Friday, Aug. 6, is the 59th anniversary of the bombing of Hiroshima. Alaskans, citizens of the only country to use nuclear weapons, are invited to reflect on that tragedy and to commit ourselves to prevent such atrocities from ever happening again.
In June, the House Energy and Water Appropriations Subcommittee courageously removed all the funds for new nuclear weapons in the House version of the energy and water appropriations bill (HR 4614). The House action represents a step toward a more sane U.S. nuclear weapons policy.
The Senate should follow suit. Unfortunately Alaska's Congressman Don Young did not cast a vote on this bill.
Continuing its drive to develop new, more usable nuclear weapons, the Bush administration has requested increased funding for research on new nuclear weapons. In its request to Congress for fiscal year 2005, the administration requested $27.6 million for the Robust Nuclear Earth Penetrator, or nuclear "bunker buster," and $9 million for the Advanced Concepts Initiatives, which could be used to develop low-yield nuclear weapons. But the administration is struggling to dissuade Iran and North Korea from developing nuclear weapons of their own.

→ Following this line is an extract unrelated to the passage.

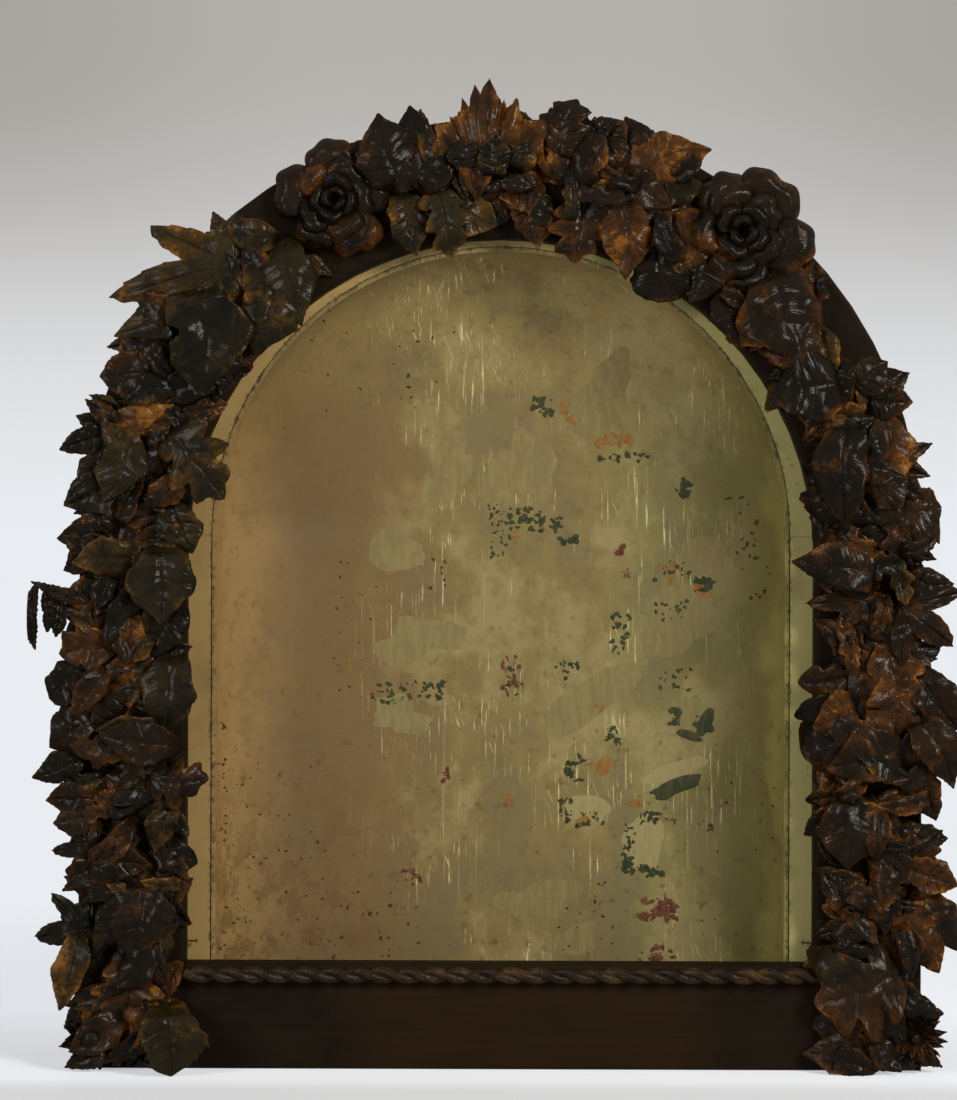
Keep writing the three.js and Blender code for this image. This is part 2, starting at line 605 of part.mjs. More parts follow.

This "do what I say, not what I do" attitude hinders U.S. nonproliferation efforts and is making the world a more dangerous place. The administration's determined pursuit of new nuclear weapons signals that these weapons are not only acceptable to have, but are usable. This is the wrong message to send to the rest of the world.
Because Sen. Ted Stevens serves as chairman of the Senate Appropriations Committee, Alaskans are in a unique position to influence this ill-advised legislation. Sens. Stevens and Murkowski should be urged to vote to cut funds for new nuclear weapons from this bill. We need to tell them that new nuclear weapons will not bring security. In fact, such weapons will make the world less secure. They need to shift funding away from new nuclear weapons to initiatives that support arms control and disarmament.
And on Friday, Aug. 6, take a moment to remember the more than 170,000 people who died instantly when the United States dropped an atomic bomb. There will be a silent vigil at noon at Marine Park on Aug. 6 to mark this tragic day.